I liked the pageantry. In its traditional forms, this spirit took shape in items like homecoming floats, which, sappy as it sounds, can be a grand sight on a leaf-blown October day. Less grand, but probably more appealing, was a Delt ritual called the Charge of the Hill. The fraternity opened onto a patio that faced a steep, 25-yard slope to the street. Each spring, the brothers would wet the hill into rivers of mud, place a keg on the patio, and sturdy themselves to defend it against a charge of advancing pledges. There were few prohibitions on what could be slung during the ensuing free-for-all. A diversion column would throw smoke bombs or buckets of beer from the roof. Unhappy solutions of egg yolks, vaseline, and month-old yogurt would be freely applied. The result, a few minutes later, was a tangle of 50 drunken and unsightly people. This may not be the highest manifestation of the human spirit, but among the lesser ones it was awfulIy fun. Yale, a campus with few frats, had its own variation until a few years ago, called "bladderball," that drew hundreds of participants.

The Delts offered subtler attractions too. I left a high school class of 150 and entered a college class of about 1,500; some universities have classes five or six times that size. For me, as for freshmen elsewhere, the fraternity offered a sense of belonging.
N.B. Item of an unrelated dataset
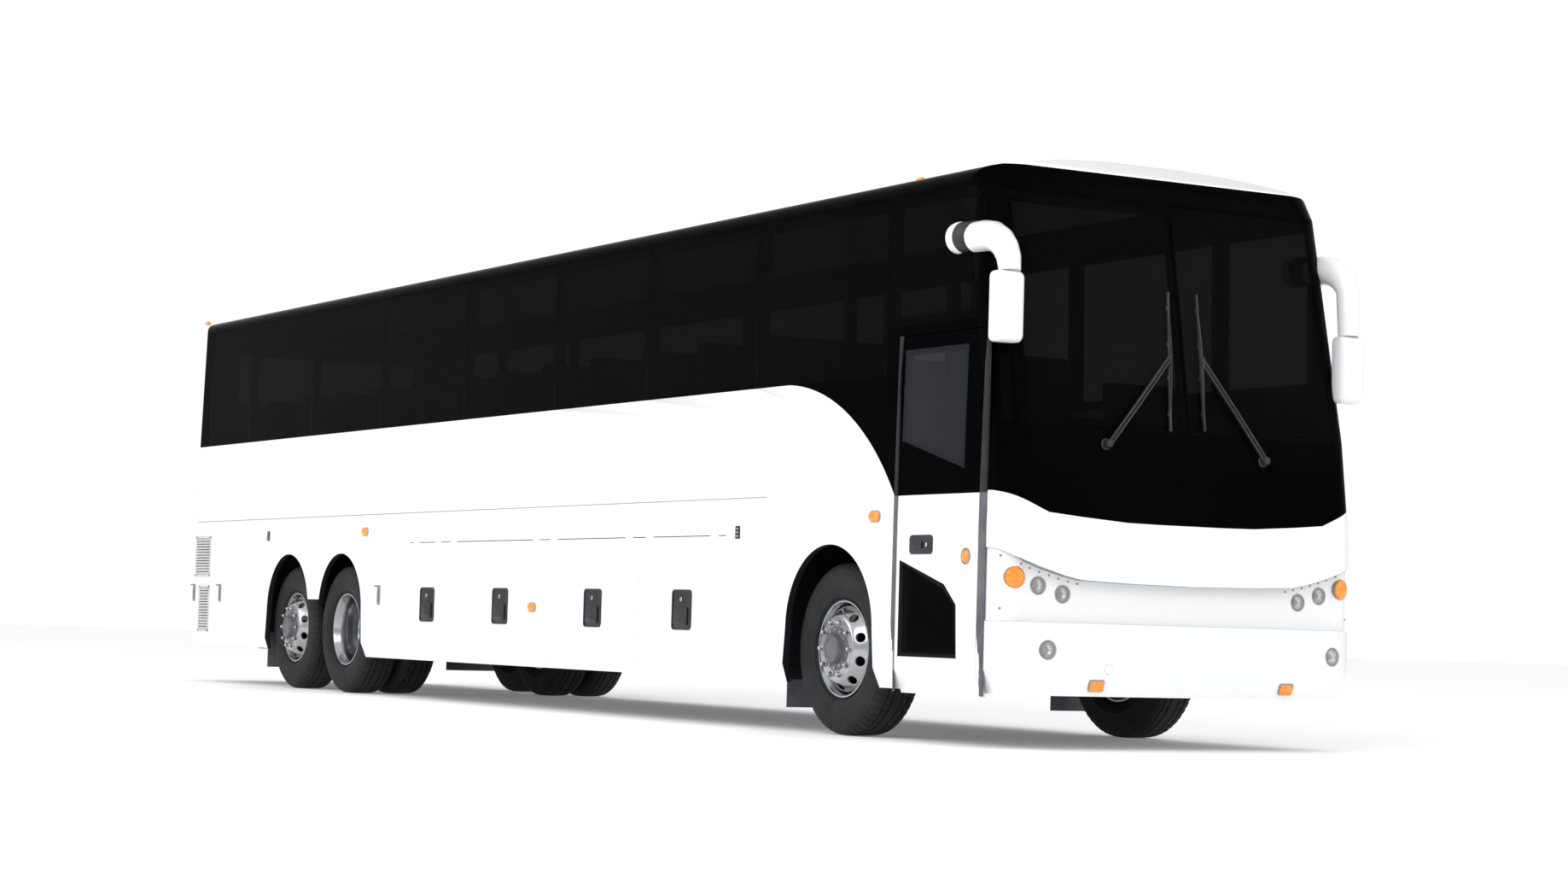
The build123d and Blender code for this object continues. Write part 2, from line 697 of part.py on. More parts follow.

It gave me a lunch table to sit at. It gave me a seat in the basketball bleachers surrounded by people I knew. The ten-cent word for that is community, and most of us yearn for it. Without the Delts, Duke seemed much larger, more imposing, anonymous. During my first two basketball seasons, as part of the fraternity, I never missed a home game. Duke basketball offered a thrilling mix of theater, sport, and spectacle. During my last two years, after leaving the frat, I attended only one game and left feeling lost and lonely in the crowd.

And the Delts weren't just any group; they arguably had more social cache than any other group on campus. They were rich, smart, and smooth. Guys who lived together would turn to each other and call, "Hey rooms," in a breezy manner that impressed me with its college-man confidence and intimations of closeness. Behind the beer parties and Topsiders lurked the shimmering image of the fraternity beau ideal: a knit group of people called brothers.